China woes cast markets shadow as New Year starts

BLOOMBERG

Chinese shares dragged down Asian equities on the first trading day of the year following weaker-than-expected factory data and a speech from President Xi Jinping that flagged the headwinds facing the economy. Crude oil rose. Hong Kong’s benchmark share gauge slid as much as 1.7%, while its peers in the mainland and Taiwan also dropped. The losses drove a regional equity benchmark toward its first decline in seven days.
Chinese factory activity shrank in December to the lowest level in six months, data showed, while a private gauge of manufacturing released on Tuesday showed a slight gain. Sluggish activity in the world’s second-largest economy also contributed to a slump in factories across Asia.

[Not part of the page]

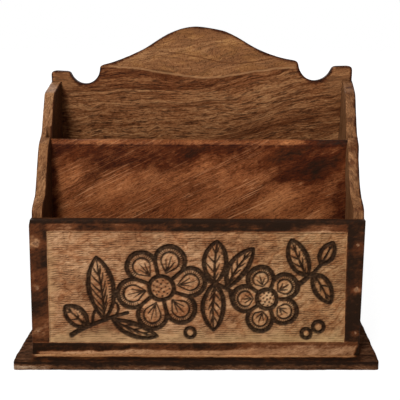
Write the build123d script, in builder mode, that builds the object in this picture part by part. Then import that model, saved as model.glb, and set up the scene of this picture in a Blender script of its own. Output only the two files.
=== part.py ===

President Xi in his annual new year address pledged to strengthen economic momentum and job creation, while conceding some “enterprises had a tough time” and “people had difficulty finding jobs and meeting basic needs.” China’s economy may face another tough year in 2024, said Mark Matthews, head of Asia research at Julius Baer. “President
Xi has made it very clear that on the economic front, his priority is bringing down the size of the property sector and its importance in the economy,” he said on Bloomberg Television. “That process is painful.”

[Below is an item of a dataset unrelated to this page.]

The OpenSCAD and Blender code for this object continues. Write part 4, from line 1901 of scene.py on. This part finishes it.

Oil gained. Sentiment in Asia was also dented after people familiar said ASML Holding NV, which makes semiconductor manufacturing equipment, canceled shipments of some of its machines to China at the request of US President Joe Biden’s administration. US stock futures were little changed. The yen weakened against most of its Group-of-10 peers in thin trading as investors monitored conditions after an earthquake in Japan on January 1. US 10-year note futures dropped, while cash Treasuries are shut in Asia for a holiday in Japan. Australian bonds slipped.
Bitcoin climbed above $45,000 for the first time in nearly two years as anticipation of an approval of an exchange-traded fund investing directly in the biggest token
intensified.
Rising Risks
Signs of exhaustion have emerged after a more than $8 trillion surge in the S&P 500 last year. Traders have looked past Federal Reserve uncertainty, recession angst and geopolitical risks.
And many who came into 2023 dreading all that have ended up scrambling to chase the rally.
“With an especially rare S&P nine-week winning streak already in the books, the index into resistance near the 4,800 level, and daily and weekly overbought readings, too, these factors combine to say we should expect some type of a consolidation, correction, or pullback — something,” John Roque, technical analyst at 22V Research, wrote in a note.
Meanwhile, despite the persisting weakness in China, some investors consider a slump of almost 60% is a signal to buy Chinese stocks. Almost a third of 417 respondents to Bloomberg’s latest Markets Live Pulse survey say they will increase their China investments over the next 12 months. That compares with just 19% in a similar August survey and is higher than the 25% who planned to boost exposure in March.